→ **Exercise goal**
Can the data below be set down again exactly, line for line?
★ ★ ★ ★ ★ ★ ★
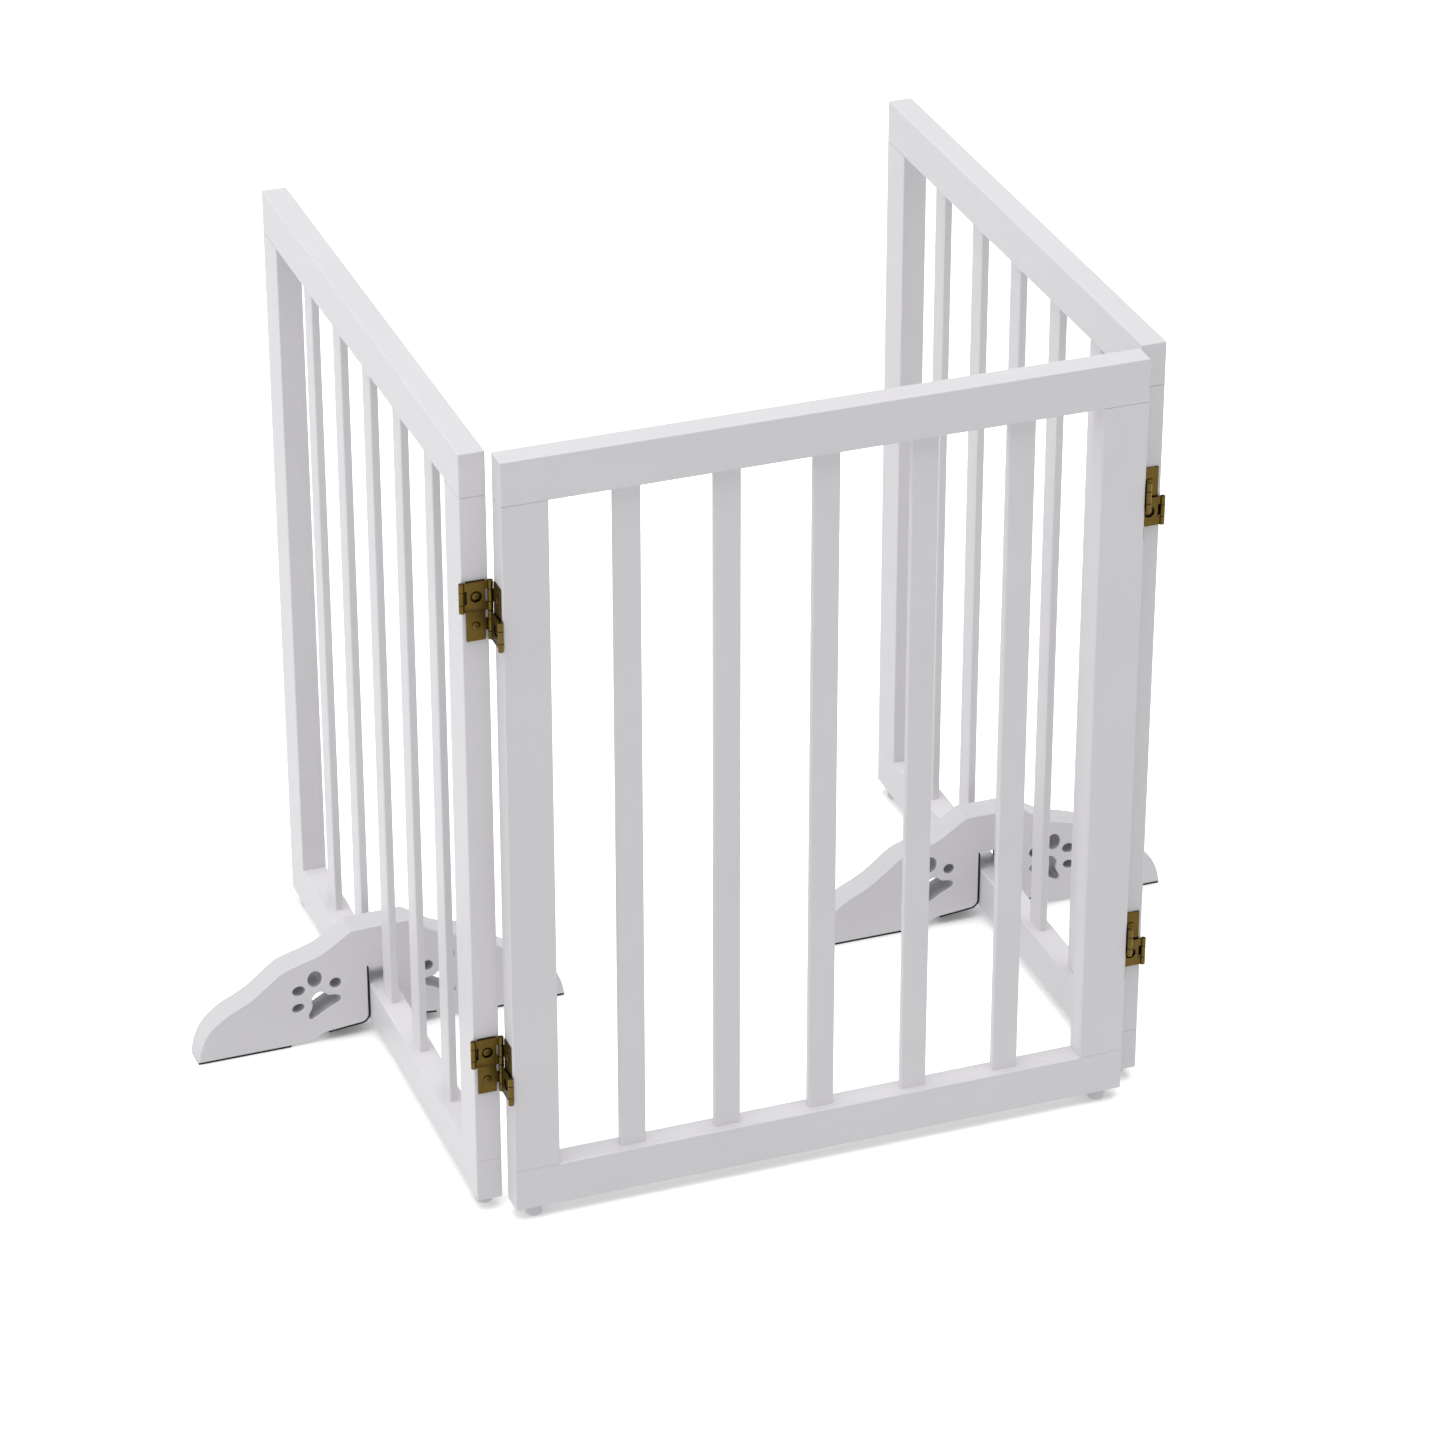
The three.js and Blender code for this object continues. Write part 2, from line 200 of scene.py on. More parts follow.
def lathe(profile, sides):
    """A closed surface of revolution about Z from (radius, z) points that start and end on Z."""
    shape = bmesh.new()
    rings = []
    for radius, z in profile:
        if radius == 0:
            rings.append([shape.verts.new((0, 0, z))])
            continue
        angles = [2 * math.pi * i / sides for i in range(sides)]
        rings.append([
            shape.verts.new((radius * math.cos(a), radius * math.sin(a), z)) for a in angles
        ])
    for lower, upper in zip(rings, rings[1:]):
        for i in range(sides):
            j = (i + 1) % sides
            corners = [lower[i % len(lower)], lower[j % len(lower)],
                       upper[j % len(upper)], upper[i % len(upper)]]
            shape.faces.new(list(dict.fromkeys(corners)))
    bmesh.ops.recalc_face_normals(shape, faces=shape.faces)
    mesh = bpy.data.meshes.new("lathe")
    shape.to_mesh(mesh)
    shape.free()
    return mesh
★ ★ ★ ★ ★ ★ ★
→ **Solved exercise**
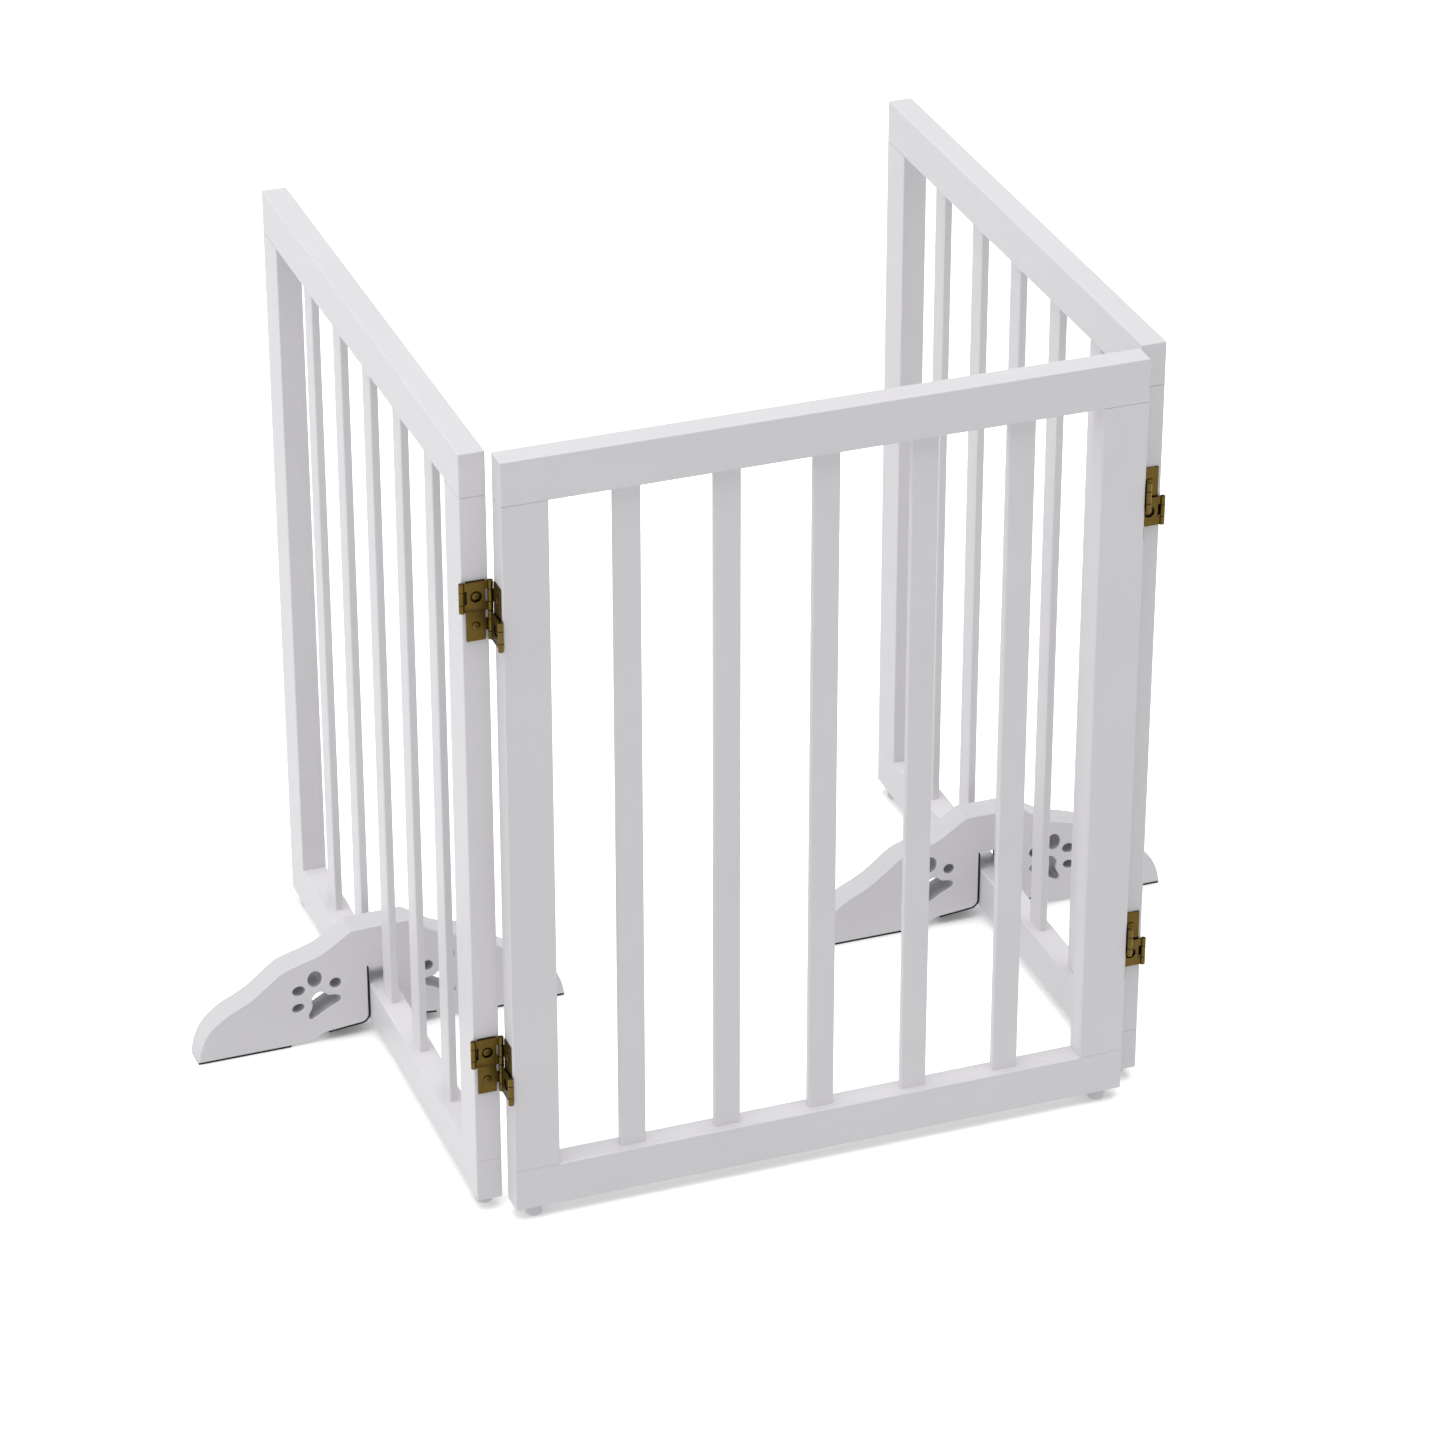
The three.js and Blender code for this object continues. Write part 2, from line 200 of scene.py on. More parts follow.
def lathe(profile, sides):
    """A closed surface of revolution about Z from (radius, z) points that start and end on Z."""
    shape = bmesh.new()
    rings = []
    for radius, z in profile:
        if radius == 0:
            rings.append([shape.verts.new((0, 0, z))])
            continue
        angles = [2 * math.pi * i / sides for i in range(sides)]
        rings.append([
            shape.verts.new((radius * math.cos(a), radius * math.sin(a), z)) for a in angles
        ])
    for lower, upper in zip(rings, rings[1:]):
        for i in range(sides):
            j = (i + 1) % sides
            corners = [lower[i % len(lower)], lower[j % len(lower)],
                       upper[j % len(upper)], upper[i % len(upper)]]
            shape.faces.new(list(dict.fromkeys(corners)))
    bmesh.ops.recalc_face_normals(shape, faces=shape.faces)
    mesh = bpy.data.meshes.new("lathe")
    shape.to_mesh(mesh)
    shape.free()
    return mesh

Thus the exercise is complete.